Information shown:
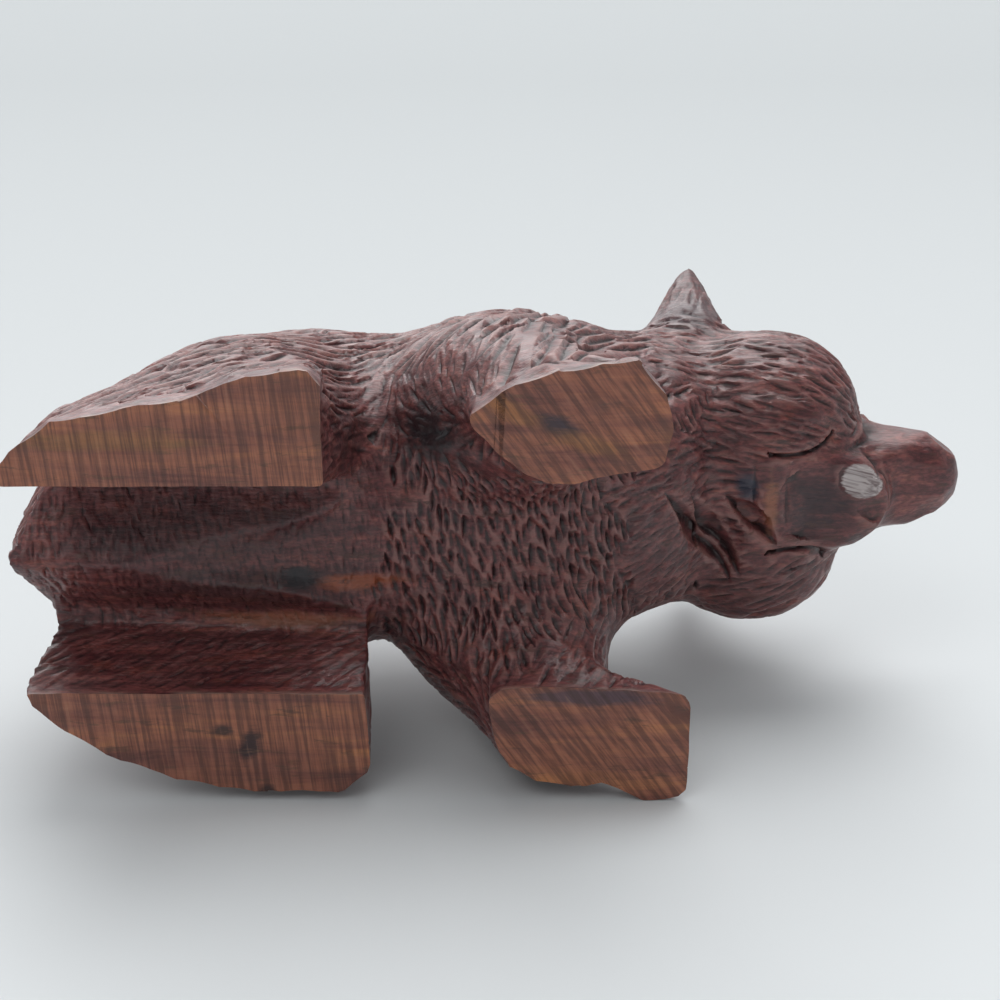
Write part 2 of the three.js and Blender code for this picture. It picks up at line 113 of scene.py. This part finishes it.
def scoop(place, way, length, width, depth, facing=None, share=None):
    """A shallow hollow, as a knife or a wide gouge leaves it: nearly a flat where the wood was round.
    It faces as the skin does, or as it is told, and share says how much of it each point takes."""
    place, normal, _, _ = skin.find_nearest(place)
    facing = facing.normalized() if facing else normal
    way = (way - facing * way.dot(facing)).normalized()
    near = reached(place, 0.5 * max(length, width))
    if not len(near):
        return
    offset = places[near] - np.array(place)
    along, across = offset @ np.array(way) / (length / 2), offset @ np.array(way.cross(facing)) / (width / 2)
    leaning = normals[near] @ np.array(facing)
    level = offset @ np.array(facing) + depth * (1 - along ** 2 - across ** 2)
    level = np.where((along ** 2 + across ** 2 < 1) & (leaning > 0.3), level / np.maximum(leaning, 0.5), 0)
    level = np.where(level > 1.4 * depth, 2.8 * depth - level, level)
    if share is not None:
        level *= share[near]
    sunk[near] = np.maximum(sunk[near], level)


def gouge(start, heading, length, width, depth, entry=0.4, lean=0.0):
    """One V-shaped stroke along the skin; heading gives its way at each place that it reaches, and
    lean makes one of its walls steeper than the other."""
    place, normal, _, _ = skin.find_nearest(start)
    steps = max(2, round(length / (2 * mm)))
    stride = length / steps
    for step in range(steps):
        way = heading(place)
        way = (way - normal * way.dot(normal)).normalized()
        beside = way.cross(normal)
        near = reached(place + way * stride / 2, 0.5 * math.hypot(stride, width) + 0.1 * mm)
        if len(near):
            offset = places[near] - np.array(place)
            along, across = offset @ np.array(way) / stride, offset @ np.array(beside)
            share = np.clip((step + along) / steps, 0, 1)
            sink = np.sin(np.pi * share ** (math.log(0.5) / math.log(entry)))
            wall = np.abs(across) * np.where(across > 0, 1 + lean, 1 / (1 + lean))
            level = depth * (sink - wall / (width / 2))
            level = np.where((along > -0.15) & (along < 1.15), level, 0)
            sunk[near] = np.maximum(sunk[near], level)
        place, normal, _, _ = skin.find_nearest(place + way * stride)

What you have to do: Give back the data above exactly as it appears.

Answer for this exercise:
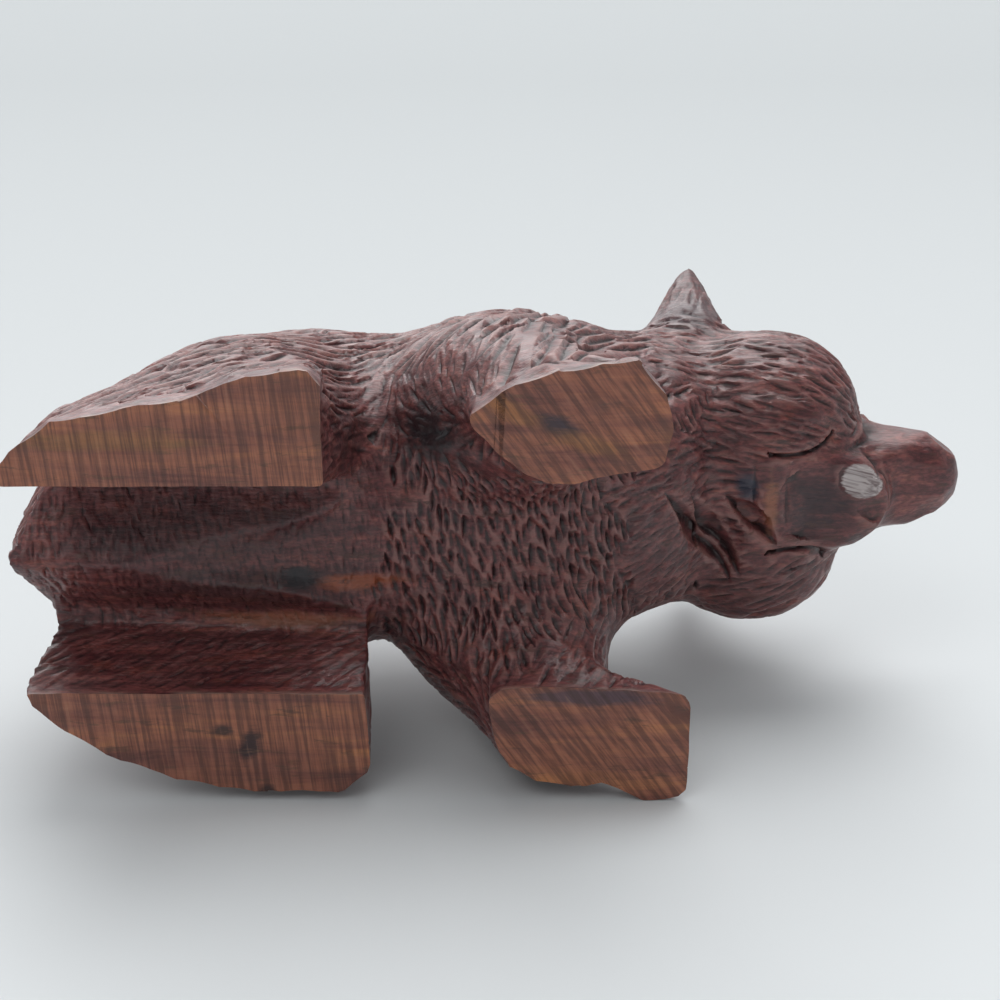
Write part 2 of the three.js and Blender code for this picture. It picks up at line 113 of scene.py. This part finishes it.
def scoop(place, way, length, width, depth, facing=None, share=None):
    """A shallow hollow, as a knife or a wide gouge leaves it: nearly a flat where the wood was round.
    It faces as the skin does, or as it is told, and share says how much of it each point takes."""
    place, normal, _, _ = skin.find_nearest(place)
    facing = facing.normalized() if facing else normal
    way = (way - facing * way.dot(facing)).normalized()
    near = reached(place, 0.5 * max(length, width))
    if not len(near):
        return
    offset = places[near] - np.array(place)
    along, across = offset @ np.array(way) / (length / 2), offset @ np.array(way.cross(facing)) / (width / 2)
    leaning = normals[near] @ np.array(facing)
    level = offset @ np.array(facing) + depth * (1 - along ** 2 - across ** 2)
    level = np.where((along ** 2 + across ** 2 < 1) & (leaning > 0.3), level / np.maximum(leaning, 0.5), 0)
    level = np.where(level > 1.4 * depth, 2.8 * depth - level, level)
    if share is not None:
        level *= share[near]
    sunk[near] = np.maximum(sunk[near], level)


def gouge(start, heading, length, width, depth, entry=0.4, lean=0.0):
    """One V-shaped stroke along the skin; heading gives its way at each place that it reaches, and
    lean makes one of its walls steeper than the other."""
    place, normal, _, _ = skin.find_nearest(start)
    steps = max(2, round(length / (2 * mm)))
    stride = length / steps
    for step in range(steps):
        way = heading(place)
        way = (way - normal * way.dot(normal)).normalized()
        beside = way.cross(normal)
        near = reached(place + way * stride / 2, 0.5 * math.hypot(stride, width) + 0.1 * mm)
        if len(near):
            offset = places[near] - np.array(place)
            along, across = offset @ np.array(way) / stride, offset @ np.array(beside)
            share = np.clip((step + along) / steps, 0, 1)
            sink = np.sin(np.pi * share ** (math.log(0.5) / math.log(entry)))
            wall = np.abs(across) * np.where(across > 0, 1 + lean, 1 / (1 + lean))
            level = depth * (sink - wall / (width / 2))
            level = np.where((along > -0.15) & (along < 1.15), level, 0)
            sunk[near] = np.maximum(sunk[near], level)
        place, normal, _, _ = skin.find_nearest(place + way * stride)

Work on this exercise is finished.